# Strap advice for fixed lugs



## kanab22

I am about to bid on a watch that has fixed bar lugs. Unfortunately, I don't like Nato straps or indeed any straps that wrap around and go underneath the watch. There seem to be two alternatives.

1. A strap that folds over the bars and is secured by a couple of studs

2. A strap that folds over the bars and is secured by an adhesive strip of some sort.

Type 2 seem to be much more common and there is a much larger variety available. However, I'm concerned that they may be prone to coming unstuck at some point. What happens when they get wet? They may also be tricky to install as the edges would have to be lined up exactly before applying any pressure otherwise my OCD would kick in.

Does anyone have any experience with either of these types of strap? Any tips or recommendations?


----------



## WRENCH

kanab22 said:


> Does﻿ an﻿yone have any experience with either of these types of strap? Any tips or recommendation﻿s?﻿


 A lot depends on the style of the watch/your taste. Personally I have chosen "Type 2" and had an obliging friend stitch it together.


----------



## it'salivejim

Lots of clip on straps available here:

https://www.watch-band-center.com/shop2/index.php/user/watchstrap/suche/1/


----------



## kanab22

it'salivejim said:


> Lots of clip on straps available here:
> 
> https://www.watch-band-center.com/shop2/index.php/user/watchstrap/suche/1/


 What are you searching on in order to find them?


----------



## futuristfan

A bund style would be ideal if it's a small watch and you are looking to add some substance.


----------



## it'salivejim

kanab22 said:


> What are you searching on in order to find them?


 "clip on strap XXmm"


----------



## gimli

You're going to tell us what watch it is so that we can math the style to a strap.

I would say both of the 2 straps that you presented are fine and, indeed, they seem to be the only types of straps for fixed lugs out there (with the exception of NATO of course).

If you're planning on diving or anything like that then the strap that sits in place with metallic studs/pins is the better option.


----------



## kanab22

it'salivejim said:


> "clip on strap XXmm"


 Now he sees them!!! :blind: There's only 357 to choose from.
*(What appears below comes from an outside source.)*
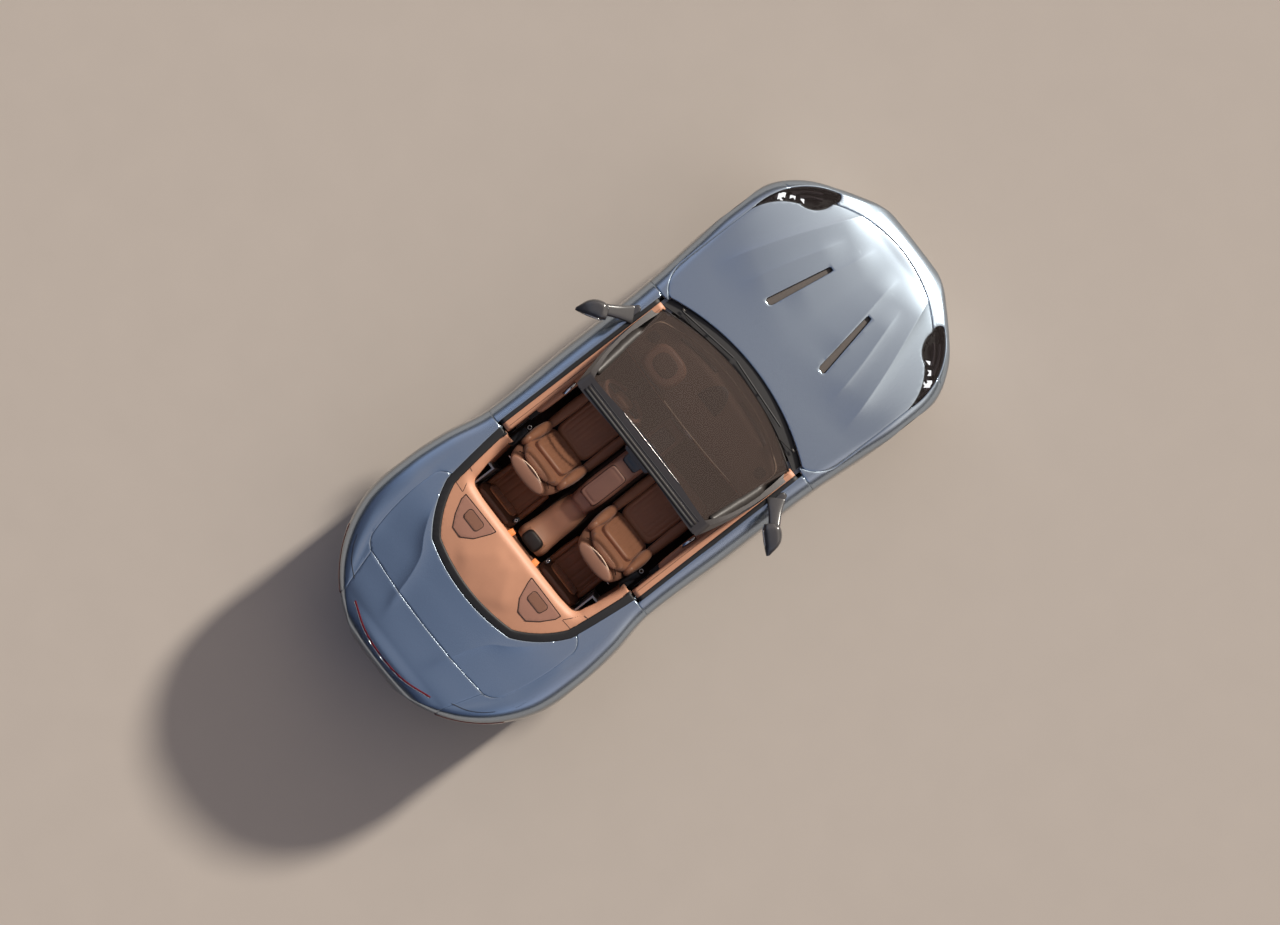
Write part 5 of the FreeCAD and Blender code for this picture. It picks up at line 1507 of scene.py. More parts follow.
@dataclass
class Seats:
    """The front and rear seats as stuffed pads with sewn flutes and piping.

    Args:
        back: Height, half width, half depth and middle of the front seat's leather back, ring by ring.
        shell: The same of the panel behind it.
        wing: The same of the back's side bolster.
        head: The same of the head restraint's front pad.
        rear_back: The same of a rear seat's back.
    """

    back: tuple = (
        (0.385, 0.17, 0.052, 0.438), (0.52, 0.192, 0.05, 0.505), (0.7, 0.196, 0.046, 0.574),
        (0.79, 0.176, 0.044, 0.606), (0.87, 0.14, 0.036, 0.628))
    shell: tuple = (
        (0.34, 0.198, 0.022, 0.478), (0.52, 0.214, 0.028, 0.552), (0.74, 0.212, 0.044, 0.65),
        (0.85, 0.194, 0.054, 0.694), (0.925, 0.176, 0.058, 0.716), (0.985, 0.156, 0.05, 0.724))
    wing: tuple = (
        (0.4, 0.03, 0.044, 0.43), (0.52, 0.04, 0.064, 0.464), (0.68, 0.038, 0.062, 0.53), (0.78, 0.026, 0.042, 0.588))
    head: tuple = ((0.83, 0.152, 0.034, 0.61), (0.905, 0.142, 0.034, 0.626), (0.968, 0.118, 0.026, 0.642))
    rear_back: tuple = (
        (0.33, 0.18, 0.036, 1.024), (0.56, 0.182, 0.038, 1.026), (0.72, 0.176, 0.036, 1.034), (0.79, 0.15, 0.024, 1.044)
    )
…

Thanks - I've added that to my favourites.



gimli said:


> You're going to tell us what watch it is so that we can math the style to a strap.
> 
> I would say both of the 2 straps that you presented are fine and, indeed, they seem to be the only types of straps for fixed lugs out there (with the exception of NATO of course).
> 
> If you're planning on diving or anything like that then the strap that sits in place with metallic studs/pins is the better option.


 Yeah, but should I reveal it before the auction ends? It's of a generally silver nature, modern, sans bezel, around 40mm, so I'm thinking black leather will be fine for it.


----------



## it'salivejim

kanab22 said:


> Now he sees them!!! :blind: There's only 357 to choose from. Thanks - I've added that to my favourites.
> 
> Yeah, but should I reveal it before the auction ends? It's of a generally silver nature, modern, sans bezel, around 40mm, so I'm thinking black leather will be fine for it.
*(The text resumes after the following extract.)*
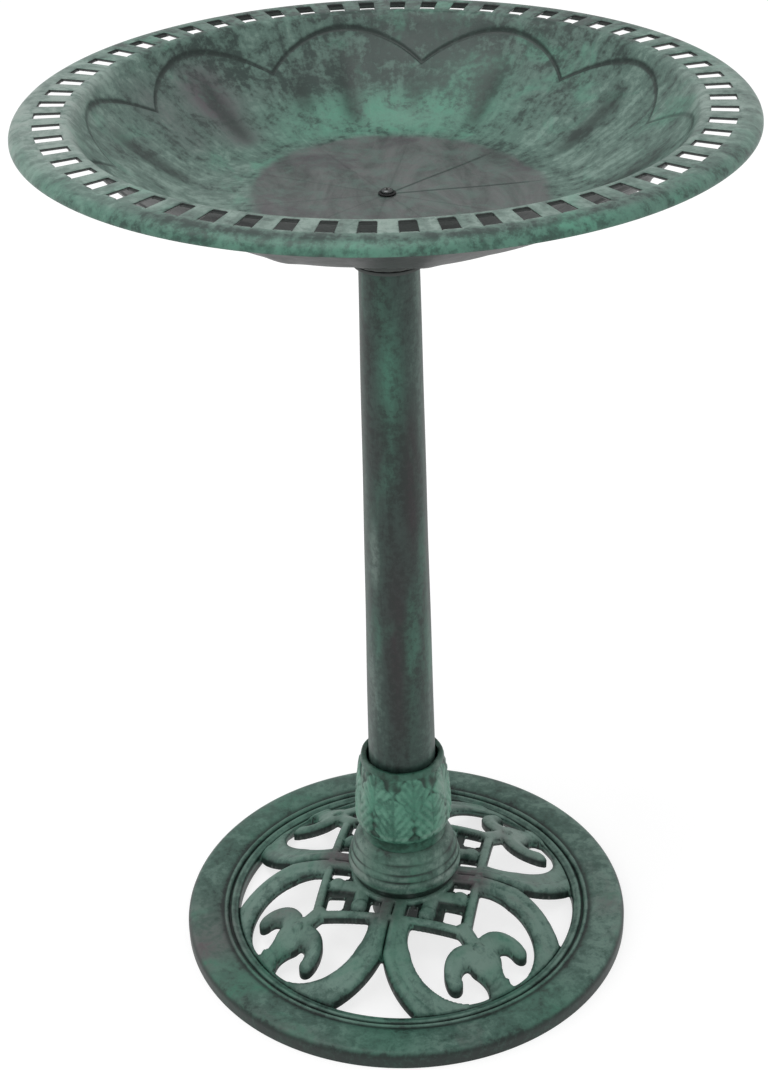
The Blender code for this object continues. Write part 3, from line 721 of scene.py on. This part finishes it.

 The only watches with fixed lugs tend to be military, but the only one without a bezel I can think of is a G10, which is 36mm??? Intriguing :laugh:


----------



## rubbatiti

This is a Hirsch open ended strap that I have on a 1931 Longines. On this type the adhesive is activated by applying acetone (nail varnish remover!) to those parts of the strap to be bonded together. This strap has been on the watch for many years and shows no signs of the adhesive failing, although admittedly it rarely gets worn. The strap is marked as water resistant too.


----------



## kanab22

This is the watch in question. Managed to get one from the bay quite cheaply.

https://www.camdenwatchcompany.com/collections/no-88/products/no-88-steel-and-black-nato


----------